D’accord avec les commentaires qui précèdent .
Les républicains , après Sedan , ont voulu l’utilisation de « francs tireurs » contre les troupes régulières prussiennes ; ce fut un jeu dangereux . Ne peut on se demander, d’autre part, si cela ne devait aboutir à l’usage du terrorisme lors des conflits du vingtième siècle et suivant ?

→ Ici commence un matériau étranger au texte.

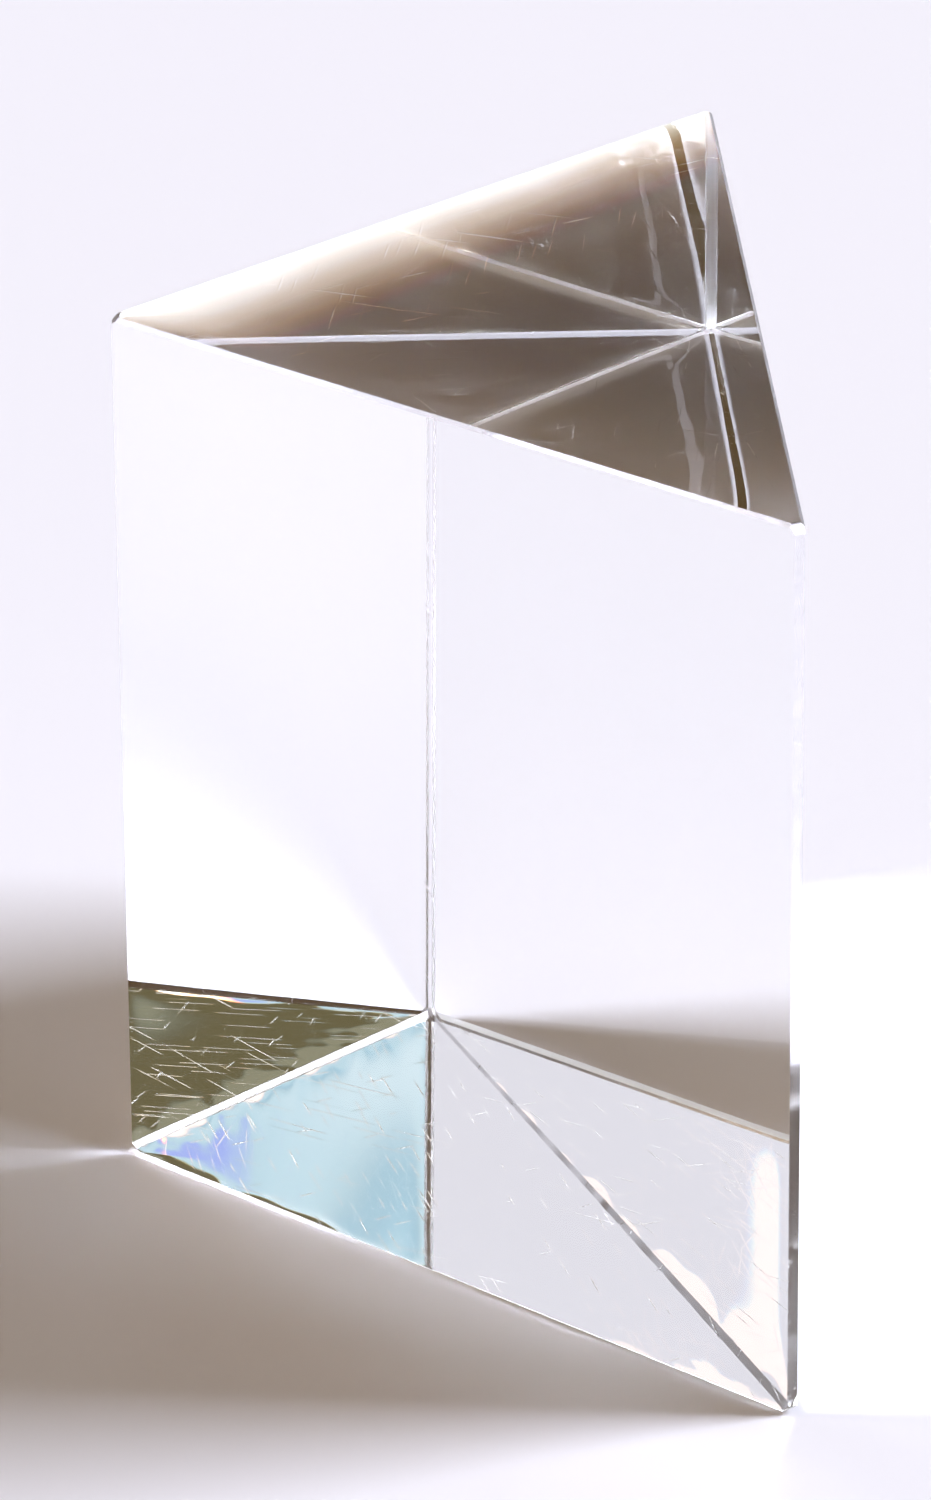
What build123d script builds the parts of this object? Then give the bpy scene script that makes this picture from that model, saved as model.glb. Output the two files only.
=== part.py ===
# Right angle prism: one block of clear crown glass with a 45-90-45 degree section.
#
# It stands on one of its two triangular ends. Lengths are millimetres and +Z is up. The origin is the middle
# of the base of the box round the glass. The two legs of the section face -Y and -X, and the long face
# between their far ends, the hypotenuse, faces +X and +Y.
from build123d import *
from math import cos, radians, sin
import os

# Driving dimensions. The leg length is measured between the sharp corners that the faces would meet at.
leg_length = 25.0
prism_height = 25.0

# Protective bevels, ground by hand so that no sharp edge is left to chip, each edge in its own few strokes.
# A value for an upright edge is the width of the flat itself. An end's bevels are cut back by the same distance
# on both of the faces they join.
right_angle_bevel_width = 0.30
front_acute_bevel_width = 0.30
back_acute_bevel_width = 0.14
base_bevel_setback = 0.20
top_bevel_setback = 0.10

# How much further in than the end bevels each of the six corners is rubbed down
corner_flat_depth = 0.08

# Angles of the section in degrees
right_angle = 90.0
acute_angle = 45.0


# How far a bevel starts from the sharp corner, measured along either face. The flat stands square to the
# line that halves the corner, so half of its width lies opposite half of the corner's angle.
def bevel_start(bevel_width, corner_angle):
    return bevel_width / 2 / sin(radians(corner_angle / 2))


# A direction in the section, by its angle in degrees from +X towards +Y
def heading(angle):
    return Vector(cos(radians(angle)), sin(radians(angle)), 0)


# The middle of an upright flat, in from the sharp corner along the line that halves it
def flat_middle(sharp_corner, facing, bevel_width, corner_angle):
    depth = bevel_start(bevel_width, corner_angle) * cos(radians(corner_angle / 2))
    return Vector(*sharp_corner) - heading(facing) * depth


# The plane that an end bevel or a corner flat is ground to. It leans half way between the end and the
# upright surface that passes through foot and faces along facing. end_side is 1 at the top and -1 at the base.
def end_cut(foot, facing, end_height, end_side, setback, extra_depth):
    end_normal = Vector(0, 0, end_side)
    slope = (heading(facing) + end_normal).normalized()
    start = Vector(foot.X, foot.Y, end_height) - end_normal * setback
    return Plane(start - slope * extra_depth, z_dir=slope)


right_angle_start = bevel_start(right_angle_bevel_width, right_angle)
front_acute_start = bevel_start(front_acute_bevel_width, acute_angle)
back_acute_start = bevel_start(back_acute_bevel_width, acute_angle)

# The bevelled section is a little shorter than its legs, and is set so that its own box is centred
reach_x = leg_length - front_acute_start * cos(radians(acute_angle))
reach_y = leg_length - back_acute_start * cos(radians(acute_angle))
near_x = -reach_x / 2
near_y = -reach_y / 2

right_angle_corner = (near_x, near_y)
front_leg_corner = (near_x + leg_length, near_y)
side_leg_corner = (near_x, near_y + leg_length)

# Each polished upright face: a corner that it passes through, and the way it faces in degrees
upright_faces = [
    (right_angle_corner, -90.0),
    (right_angle_corner, 180.0),
    (front_leg_corner, right_angle - acute_angle),
]

# Each upright edge: its sharp corner, the way its flat faces, the flat's width and the corner's angle
upright_edges = [
    (right_angle_corner, 180 + right_angle / 2, right_angle_bevel_width, right_angle),
    (front_leg_corner, -acute_angle / 2, front_acute_bevel_width, acute_angle),
    (side_leg_corner, right_angle + acute_angle / 2, back_acute_bevel_width, acute_angle),
]

# The height of each end, the side that it faces and the setback of its bevels
ends = [(0.0, -1, base_bevel_setback), (prism_height, 1, top_bevel_setback)]

os.makedirs("parts", exist_ok=True)


# The glass: the bevelled section is drawn up to its height, and then each end is bevelled along its three
# edges and has its three corners rubbed down.
with BuildPart() as glass_prism:
    with BuildSketch(Plane.XY) as section:
        with BuildLine():
            Polyline(right_angle_corner, front_leg_corner, side_leg_corner, close=True)
        make_face()
        chamfer(section.vertices().sort_by(Axis((0, 0, 0), (1, 1, 0)))[0], length=right_angle_start)
        chamfer(section.vertices().sort_by(Axis.X)[-1], length=front_acute_start)
        chamfer(section.vertices().sort_by(Axis.Y)[-1], length=back_acute_start)
    extrude(amount=prism_height)
    for end_height, end_side, setback in ends:
        for corner, facing in upright_faces:
            end_bevel = end_cut(Vector(*corner), facing, end_height, end_side, setback, 0)
            split(bisect_by=end_bevel, keep=Keep.BOTTOM)
        for corner, facing, width, angle in upright_edges:
            foot = flat_middle(corner, facing, width, angle)
            corner_flat = end_cut(foot, facing, end_height, end_side, setback, corner_flat_depth)
            split(bisect_by=corner_flat, keep=Keep.BOTTOM)

glass_prism.part.label = "glass_prism"
export_step(glass_prism.part, "parts/glass_prism.step")

print("faces:", len(glass_prism.faces()))
print("volume in cubic millimetres:", round(glass_prism.part.volume, 3))
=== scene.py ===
import math

import bpy
import numpy as np
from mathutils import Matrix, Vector


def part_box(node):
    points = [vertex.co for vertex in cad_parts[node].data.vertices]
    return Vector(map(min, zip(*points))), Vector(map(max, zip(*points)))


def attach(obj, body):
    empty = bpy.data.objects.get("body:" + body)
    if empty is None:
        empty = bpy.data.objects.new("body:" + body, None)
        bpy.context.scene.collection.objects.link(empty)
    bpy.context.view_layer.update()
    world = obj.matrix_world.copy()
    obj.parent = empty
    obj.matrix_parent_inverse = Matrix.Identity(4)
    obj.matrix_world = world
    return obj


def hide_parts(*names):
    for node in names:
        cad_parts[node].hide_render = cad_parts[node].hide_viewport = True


# Right angle prism of clear crown glass, standing on one triangular end on a pale table.
# Lengths are metres, +Z is up, and the two leg faces look towards -Y and -X.

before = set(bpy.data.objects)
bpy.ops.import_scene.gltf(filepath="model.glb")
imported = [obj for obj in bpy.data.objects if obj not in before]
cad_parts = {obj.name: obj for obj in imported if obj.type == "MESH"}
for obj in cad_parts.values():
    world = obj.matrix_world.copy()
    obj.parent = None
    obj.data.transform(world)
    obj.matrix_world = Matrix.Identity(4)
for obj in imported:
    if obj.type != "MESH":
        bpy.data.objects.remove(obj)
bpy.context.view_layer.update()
boxLow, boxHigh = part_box("glass_prism")
mm = 0.001


# A node's output that Python's operators turn into Math nodes
class Sock:
    def __init__(self, kit, out):
        self.kit = kit
        self.out = out

    def __add__(self, other):
        return self.kit.maths("ADD", self, other)

    def __radd__(self, other):
        return self.kit.maths("ADD", other, self)

    def __sub__(self, other):
        return self.kit.maths("SUBTRACT", self, other)

    def __rsub__(self, other):
        return self.kit.maths("SUBTRACT", other, self)

    def __mul__(self, other):
        return self.kit.maths("MULTIPLY", self, other)

    def __rmul__(self, other):
        return self.kit.maths("MULTIPLY", other, self)


# The node tree that is being built, and the few ways of adding to it
class ShaderKit:
    def __init__(self, tree):
        self.tree = tree
        tree.nodes.clear()

    def node(self, kind, settings=None, sockets=None):
        made = self.tree.nodes.new(kind)
        for key, value in (settings or {}).items():
            setattr(made, key, value)
        for key, value in (sockets or {}).items():
            if isinstance(value, Sock):
                self.tree.links.new(value.out, made.inputs[key])
            else:
                made.inputs[key].default_value = value
        return made

    def sock(self, made, name=0):
        return Sock(self, made.outputs[name])

    def maths(self, operation, *values):
        return self.sock(self.node("ShaderNodeMath", {"operation": operation}, dict(enumerate(values))))

    def vector(self, operation, *values):
        made = self.node("ShaderNodeVectorMath", {"operation": operation}, dict(enumerate(values)))
        return self.sock(made)

    # 0 at low, 1 at high and a smooth step between them; low may be the larger of the two
    def ramp(self, value, low, high):
        settings = {"interpolation_type": "SMOOTHSTEP"}
        sockets = {"Value": value, "From Min": low, "From Max": high}
        return self.sock(self.node("ShaderNodeMapRange", settings, sockets))

    def blend(self, mask, first, second):
        mixed = self.node("ShaderNodeMix", {"data_type": "RGBA"}, {0: mask, 6: first, 7: second})
        return self.sock(mixed, 2)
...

Je suis heureux de voir que je ne suis pas le seul à ne pas porter la Strasbourgeoise dans mon cœur. Aux excellents commentaires de Henri et Antiquus, j’ajouterais que la responsabilité de la guerre de 1870 incombe moins à Napoléon III qu’à l’opinion publique française (curieusement plutôt pro-prussienne jusqu’alors) et que jusqu’à Sedan, les républicains souhaitaient plutôt la victoire des princes allemands coalisés pour faire tomber l’Empire. Comme quoi, la république est décidément le régime de l’étranger.
Merci à Antiquus, Grégoire et Richard de leurs précisions sur cette période bien oubliée.
Merci également ! J’ai appris bien des choses.